▸ **WHAT IS ASKED**:
Would you return the complete listing below word for word?

▸ **DATASET ENTRIES**:
○ ○ ○ ○ ○

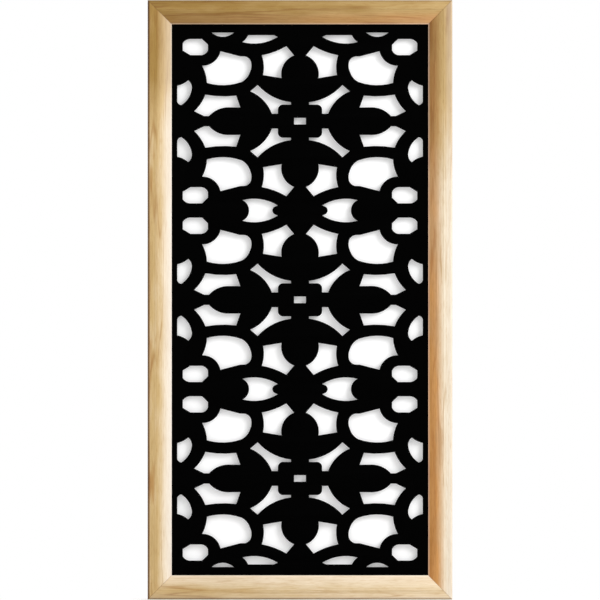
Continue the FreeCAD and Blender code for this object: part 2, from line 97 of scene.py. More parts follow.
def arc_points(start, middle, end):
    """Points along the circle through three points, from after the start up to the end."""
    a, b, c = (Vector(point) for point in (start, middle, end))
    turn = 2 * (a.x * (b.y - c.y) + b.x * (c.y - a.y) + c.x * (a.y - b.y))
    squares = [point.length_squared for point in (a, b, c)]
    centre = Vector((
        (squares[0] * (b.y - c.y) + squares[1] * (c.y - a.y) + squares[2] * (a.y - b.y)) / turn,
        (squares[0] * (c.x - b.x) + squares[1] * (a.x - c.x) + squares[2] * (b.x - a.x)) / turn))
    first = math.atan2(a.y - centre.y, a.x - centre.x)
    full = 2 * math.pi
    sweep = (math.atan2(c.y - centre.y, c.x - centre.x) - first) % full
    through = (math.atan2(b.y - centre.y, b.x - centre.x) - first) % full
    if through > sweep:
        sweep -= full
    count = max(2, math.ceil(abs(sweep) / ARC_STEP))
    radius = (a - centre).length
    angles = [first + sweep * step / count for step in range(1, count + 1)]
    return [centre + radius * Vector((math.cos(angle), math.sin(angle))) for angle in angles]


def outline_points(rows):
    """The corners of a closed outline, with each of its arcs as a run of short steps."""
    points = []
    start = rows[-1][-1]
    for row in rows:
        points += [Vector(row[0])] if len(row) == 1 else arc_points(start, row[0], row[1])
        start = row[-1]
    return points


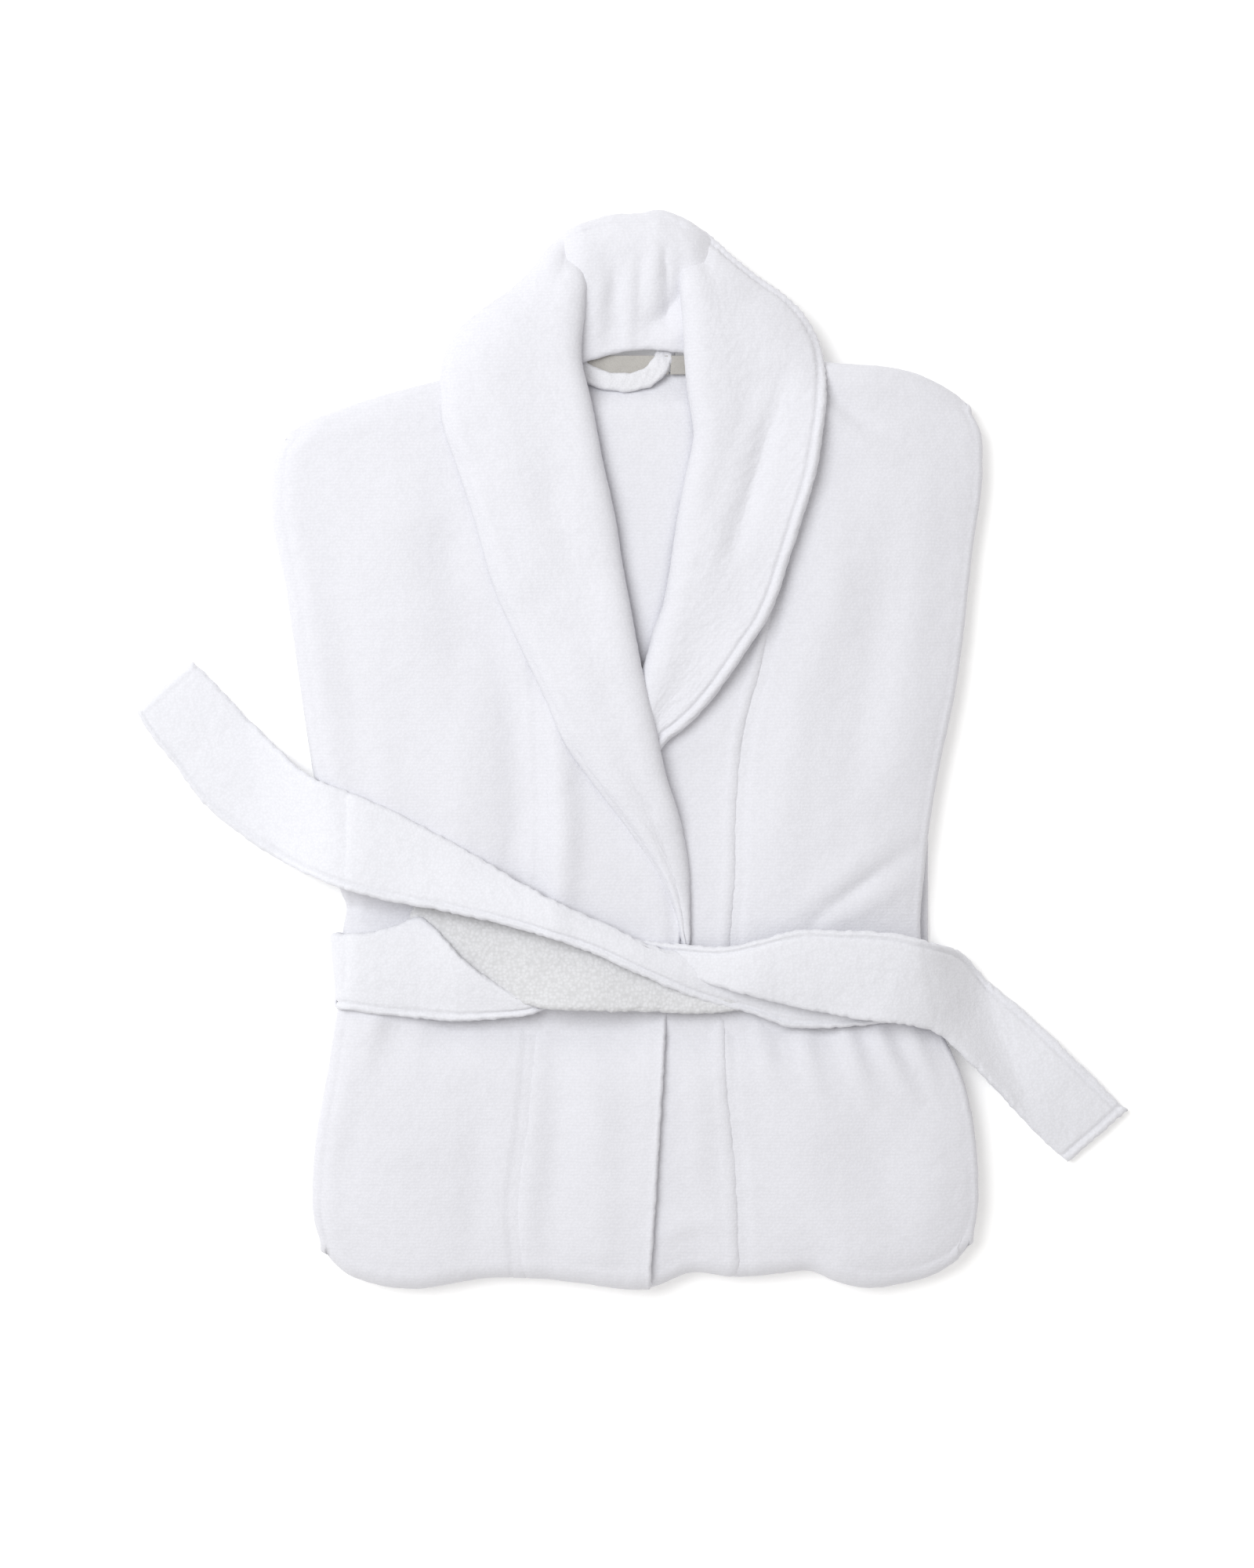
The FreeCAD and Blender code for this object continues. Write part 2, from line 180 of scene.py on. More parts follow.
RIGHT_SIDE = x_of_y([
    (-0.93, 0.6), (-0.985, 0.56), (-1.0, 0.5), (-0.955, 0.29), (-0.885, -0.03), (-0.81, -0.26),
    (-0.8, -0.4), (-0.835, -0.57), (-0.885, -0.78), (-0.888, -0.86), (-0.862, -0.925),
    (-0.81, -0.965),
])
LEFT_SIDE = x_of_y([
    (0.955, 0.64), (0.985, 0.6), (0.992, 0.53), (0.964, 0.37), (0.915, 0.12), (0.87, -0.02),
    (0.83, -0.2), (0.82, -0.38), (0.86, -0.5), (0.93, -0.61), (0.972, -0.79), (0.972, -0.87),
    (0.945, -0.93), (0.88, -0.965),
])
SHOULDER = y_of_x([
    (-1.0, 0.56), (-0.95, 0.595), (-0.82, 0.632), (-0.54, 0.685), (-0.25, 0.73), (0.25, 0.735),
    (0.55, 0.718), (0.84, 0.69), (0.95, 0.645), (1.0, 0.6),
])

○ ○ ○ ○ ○

▸ **WRITTEN RESPONSE**:
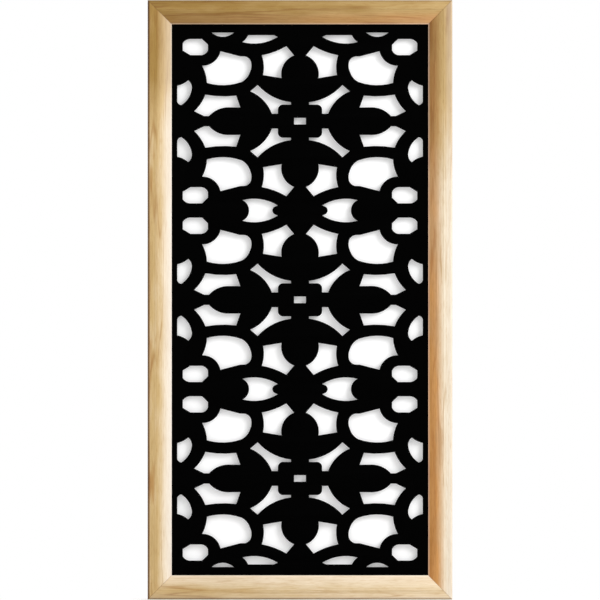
Continue the FreeCAD and Blender code for this object: part 2, from line 97 of scene.py. More parts follow.
def arc_points(start, middle, end):
    """Points along the circle through three points, from after the start up to the end."""
    a, b, c = (Vector(point) for point in (start, middle, end))
    turn = 2 * (a.x * (b.y - c.y) + b.x * (c.y - a.y) + c.x * (a.y - b.y))
    squares = [point.length_squared for point in (a, b, c)]
    centre = Vector((
        (squares[0] * (b.y - c.y) + squares[1] * (c.y - a.y) + squares[2] * (a.y - b.y)) / turn,
        (squares[0] * (c.x - b.x) + squares[1] * (a.x - c.x) + squares[2] * (b.x - a.x)) / turn))
    first = math.atan2(a.y - centre.y, a.x - centre.x)
    full = 2 * math.pi
    sweep = (math.atan2(c.y - centre.y, c.x - centre.x) - first) % full
    through = (math.atan2(b.y - centre.y, b.x - centre.x) - first) % full
    if through > sweep:
        sweep -= full
    count = max(2, math.ceil(abs(sweep) / ARC_STEP))
    radius = (a - centre).length
    angles = [first + sweep * step / count for step in range(1, count + 1)]
    return [centre + radius * Vector((math.cos(angle), math.sin(angle))) for angle in angles]


def outline_points(rows):
    """The corners of a closed outline, with each of its arcs as a run of short steps."""
    points = []
    start = rows[-1][-1]
    for row in rows:
        points += [Vector(row[0])] if len(row) == 1 else arc_points(start, row[0], row[1])
        start = row[-1]
    return points


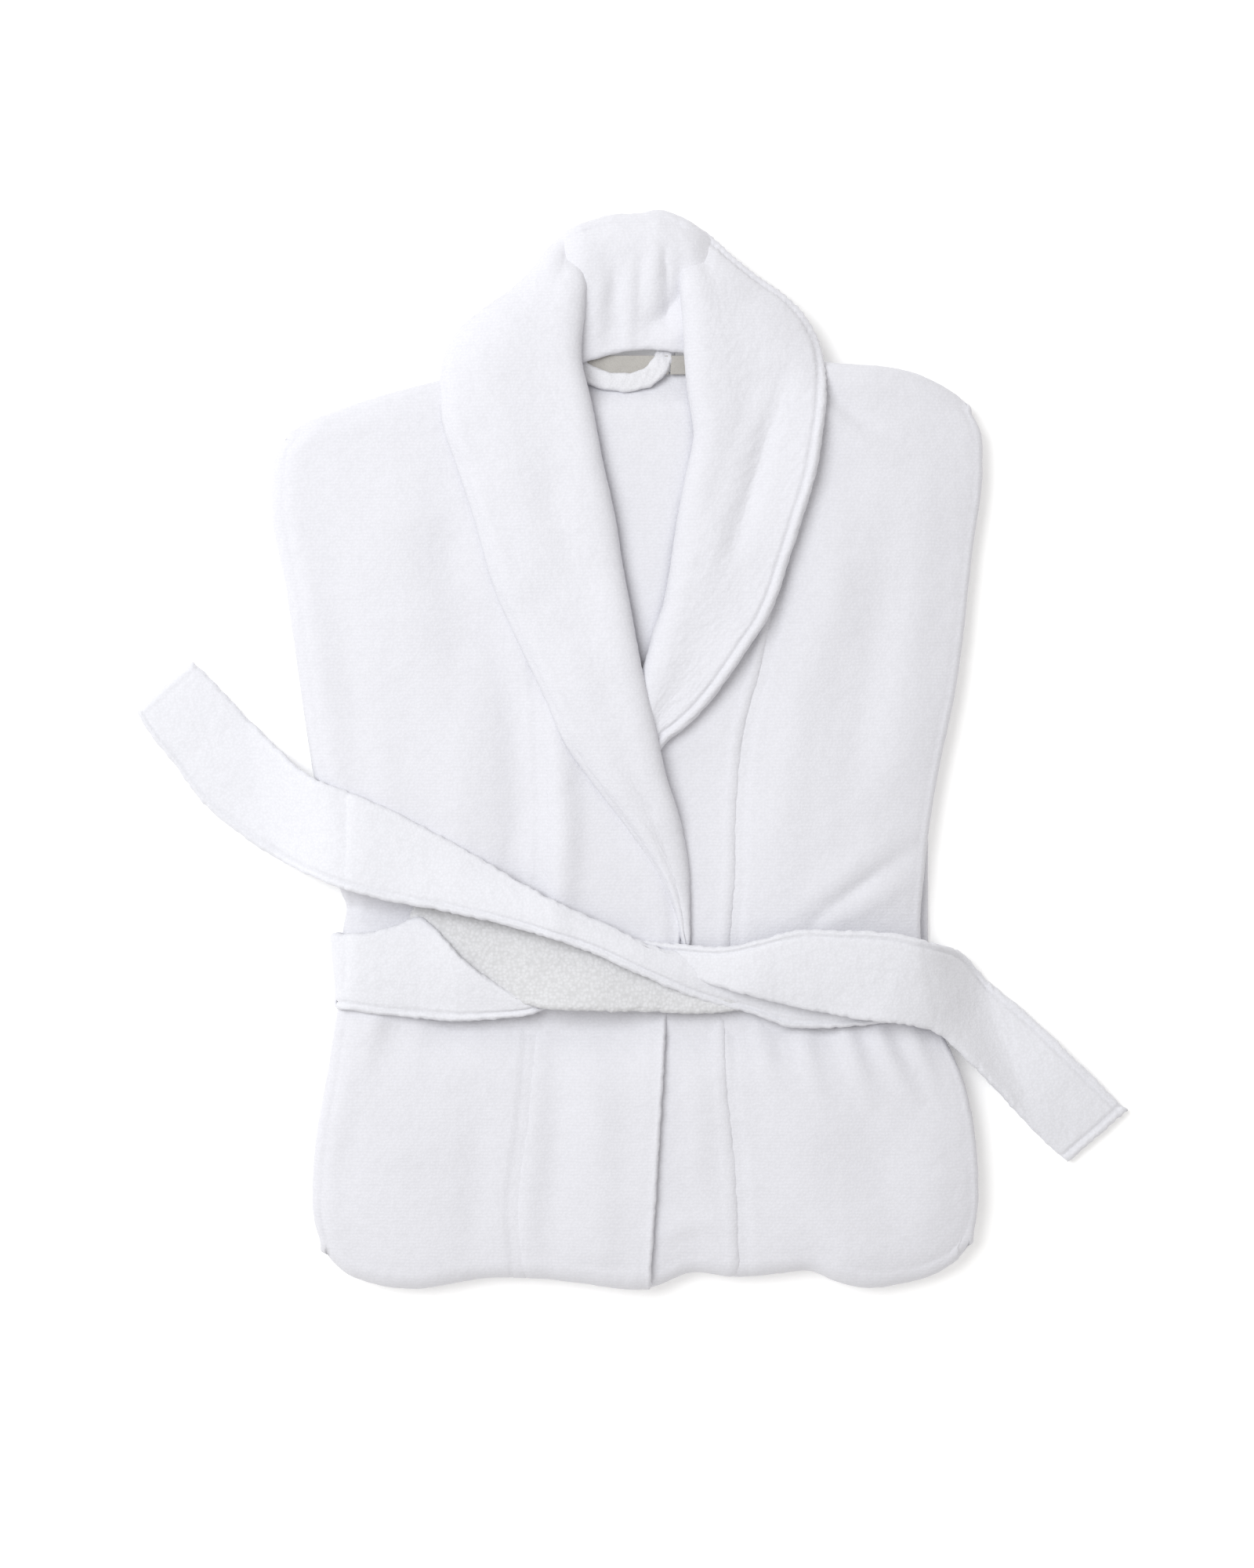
The FreeCAD and Blender code for this object continues. Write part 2, from line 180 of scene.py on. More parts follow.
RIGHT_SIDE = x_of_y([
    (-0.93, 0.6), (-0.985, 0.56), (-1.0, 0.5), (-0.955, 0.29), (-0.885, -0.03), (-0.81, -0.26),
    (-0.8, -0.4), (-0.835, -0.57), (-0.885, -0.78), (-0.888, -0.86), (-0.862, -0.925),
    (-0.81, -0.965),
])
LEFT_SIDE = x_of_y([
    (0.955, 0.64), (0.985, 0.6), (0.992, 0.53), (0.964, 0.37), (0.915, 0.12), (0.87, -0.02),
    (0.83, -0.2), (0.82, -0.38), (0.86, -0.5), (0.93, -0.61), (0.972, -0.79), (0.972, -0.87),
    (0.945, -0.93), (0.88, -0.965),
])
SHOULDER = y_of_x([
    (-1.0, 0.56), (-0.95, 0.595), (-0.82, 0.632), (-0.54, 0.685), (-0.25, 0.73), (0.25, 0.735),
    (0.55, 0.718), (0.84, 0.69), (0.95, 0.645), (1.0, 0.6),
])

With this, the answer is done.